Archive magazine (2009 – 2021)
Le chant de Miriam Makeba
L’installation intitulée Standing Here Wondering Which Way to Go réunit plusieurs œuvres de Zineb Sedira. Ce morceau de pellicule provient du film de William Klein, Le Festival panafricain d’Alger 1969.
Tourné au moment de cet événement culturel et politique d’une ampleur inédite, le film constitue un document unique qui a beaucoup influencé Zineb Sedira.
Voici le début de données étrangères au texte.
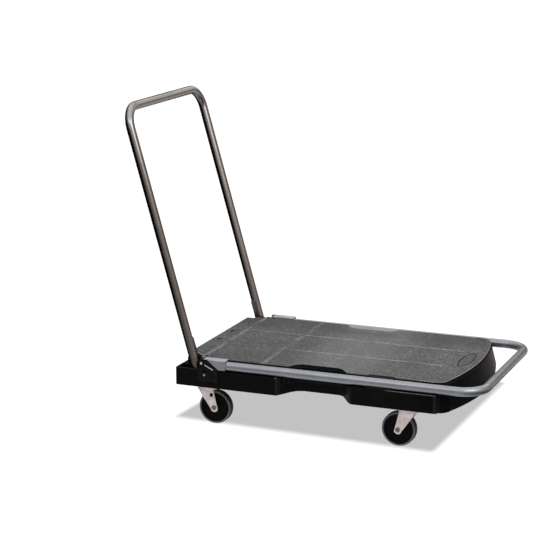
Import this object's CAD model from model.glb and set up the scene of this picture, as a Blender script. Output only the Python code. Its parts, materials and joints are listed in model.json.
# A platform hand truck: a grey deck on a black moulded base, rolling on casters, with a bronze
# tube handle at the rear. X runs along the deck from the handle (-X) to the nose (+X), Y across
# it and Z up from the floor. The camera stands on the -Y side, so "near" is -Y and "far" is +Y.
import bpy
import bmesh
import json
import math
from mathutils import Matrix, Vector

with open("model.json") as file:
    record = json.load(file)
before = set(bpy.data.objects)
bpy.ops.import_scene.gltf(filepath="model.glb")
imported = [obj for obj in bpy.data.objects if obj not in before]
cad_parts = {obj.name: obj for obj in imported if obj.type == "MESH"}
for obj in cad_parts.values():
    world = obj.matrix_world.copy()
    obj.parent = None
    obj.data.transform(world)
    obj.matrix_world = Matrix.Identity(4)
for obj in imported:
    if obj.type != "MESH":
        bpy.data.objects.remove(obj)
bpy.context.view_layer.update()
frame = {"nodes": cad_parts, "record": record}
SCENE = bpy.context.scene

DATUM_X = 0.2939    # distance from the handle datum to the frame origin


def along(distance):
    """Frame x of a place measured from the handle datum towards the nose."""
    return distance - DATUM_X


def grey(level):
    return (level, level, level)


# ---------------------------------------------------------------- shader graph helpers
class Signal:
    """A node output. Arithmetic and methods on it add the nodes that follow."""

    def __init__(self, graph, socket):
        self.graph = graph
        self.socket = socket

    def __add__(self, other):
        return self.graph.math("ADD", self, other)

    def __sub__(self, other):
        return self.graph.math("SUBTRACT", self, other)

    def __rsub__(self, other):
        return self.graph.math("SUBTRACT", other, self)

    def __mul__(self, other):
        return self.graph.math("MULTIPLY", self, other)

    def __abs__(self):
        return self.graph.math("ABSOLUTE", self)

    def xyz(self):
        node = self.graph.node("SeparateXYZ", {0: self})
        return [Signal(self.graph, socket) for socket in node.outputs]

    def remap(self, over, to=(0.0, 1.0), kind="LINEAR"):
        inputs = {"From Min": over[0], "From Max": over[1],
                  "To Min": to[0], "To Max": to[1], "Value": self}
        return self.graph.output("MapRange", "Result", inputs, interpolation_type=kind)

    def band(self, centre, half, soft):
        """1 within half of the centre, falling to 0 over soft."""
        return abs(self - centre).remap(over=(half, half + soft), to=(1.0, 0.0),
                                        kind="SMOOTHSTEP")

    def noise(self, scale, detail, rough, distortion=0.0):
        inputs = {"Scale": scale, "Detail": detail, "Roughness": rough,
                  "Distortion": distortion, "Vector": self}
        return self.graph.output("TexNoise", "Fac", inputs)

    def ramp(self, *stops):
        """Colour ramp through (position, colour) stops."""
        node = self.graph.node("ValToRGB", {"Fac": self})
        elements = node.color_ramp.elements
        for element, (place, colour) in zip(elements, (stops[0], stops[-1])):
            element.position = place
            element.color = (*colour, 1)
        for place, colour in stops[1:-1]:
            elements.new(place).color = (*colour, 1)
        return Signal(self.graph, node.outputs["Color"])

    def paint(self, amount, colour):
        return self.graph.mix(amount, self, colour)

    def tint(self, value, *stops):
        """Multiply by a ramp of another value."""
        return self.graph.mix(1.0, self, value.ramp(*stops), "MULTIPLY")

    def bump(self, strength, distance, normal=None):
        inputs = {"Strength": strength, "Distance": distance, "Height": self, "Normal": normal}
        return self.graph.output("Bump", "Normal", inputs)


class Graph:
    """The node tree of a material or world, emptied and ready to fill."""

    def __init__(self, owner):
        owner.use_nodes = True
        self.nodes = owner.node_tree.nodes
        self.links = owner.node_tree.links
        self.nodes.clear()

    def feed(self, node, inputs):
        """Link signals and set plain values; None leaves an input alone."""
        for key, value in inputs.items():
            socket = node.inputs[key]
            if isinstance(value, Signal):
                self.links.new(value.socket, socket)
            elif value is not None:
                socket.default_value = (*value, 1) if socket.type == "RGBA" else value

    def node(self, kind, inputs=(), **props):
        node = self.nodes.new("ShaderNode" + kind)
        for name, value in props.items():
            setattr(node, name, value)
        self.feed(node, dict(inputs))
        return node

    def output(self, kind, name, inputs=(), **props):
        return Signal(self, self.node(kind, inputs, **props).outputs[name])

    def math(self, operation, first, second=None):
        return self.output("Math", 0, {0: first, 1: second}, operation=operation)

    def mix(self, amount, start, end, mode="MIX"):
        # inputs 6 and 7 and output 2 are the colour sockets
        return self.output("Mix", 2, {0: amount, 6: start, 7: end},
                           data_type="RGBA", blend_type=mode)

    def position(self, scale=(1, 1, 1)):
        place = self.output("TexCoord", "Object")
        return self.output("Mapping", "Vector", {"Scale": scale, "Vector": place})

    def normal(self):
        return self.output("NewGeometry", "Normal")

    def edge_mask(self, radius):
        """1 along sharp edges, where bevelled and true normals differ; and the bevelled normal."""
        bevelled = self.output("Bevel", "Normal", {"Radius": radius}, samples=4)
        agreement = self.output("VectorMath", "Value", {0: bevelled, 1: self.normal()},
                                operation="DOT_PRODUCT")
        return (1.0 - agreement).remap(over=(0.02, 0.25)), bevelled


def new_material(name, kind="BsdfPrincipled"):
    material = bpy.data.materials.new(name)
    graph = Graph(material)
    surface = graph.node("OutputMaterial")
    graph.shader = graph.node(kind)
    graph.links.new(graph.shader.outputs[0], surface.inputs["Surface"])
    return material, graph


# ---------------------------------------------------------------- grey deck
# rear to front: distance of each cross rib from the datum, amount of wear
RIB_WEAR = ((0.018, 0.34), (0.190, 0.26), (0.362, 0.12), (0.520, 0.08))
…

Coordonné par l’Organisation de l’Unité Africaine et financé en grande partie par l’État algérien, le festival rassemble différents mouvements de libération provenant de toute l’Afrique, mais aussi d’Amérique latine et des États-Unis, notamment les Black Panthers, venus clamer leur volonté d’émancipation à Alger, devenue depuis 1962 « la Mecque des révolutionnaires ». Les organisateurs, comme le président de la République algérienne Houari Boumédiène, en sont convaincus : face à l’uniformisation induite par la colonisation et l’impérialisme, seule l’affirmation des cultures et de la diversité pourra constituer le fondement des révolutions à venir. Les délégations de chaque pays ou mouvement présentent des expositions, représentations théâtrales et performances de rue, mêlant danse, chants et musique. Le film restitue toute l’énergie et la frénésie de cet instant. Avec le titre We Have Come Back, Archie Shepp, figure afro-américaine du free jazz, accompagné pour l’occasion de musiciens algériens, puise dans les racines de la musique pour mieux traduire son combat culturel et politique. La militante sud-africaine Miriam Makeba, qui a joué dans le film de Lionel Rogosin Come Back Africa en 1959, chante contre l’Apartheid et pour les droits civiques aux États-Unis. Déchue de sa nationalité sud-africaine, elle se réfugie en Algérie, qui lui offre l’asile. Les infimes mouvements de son visage filmés par William Klein tout comme l’image de la bande-son courant sur le côté gauche de la pellicule et observés ici sous la loupe de Zineb Sedira, apparaissent encore aujourd’hui tels les soubresauts des révolutions des années 1960.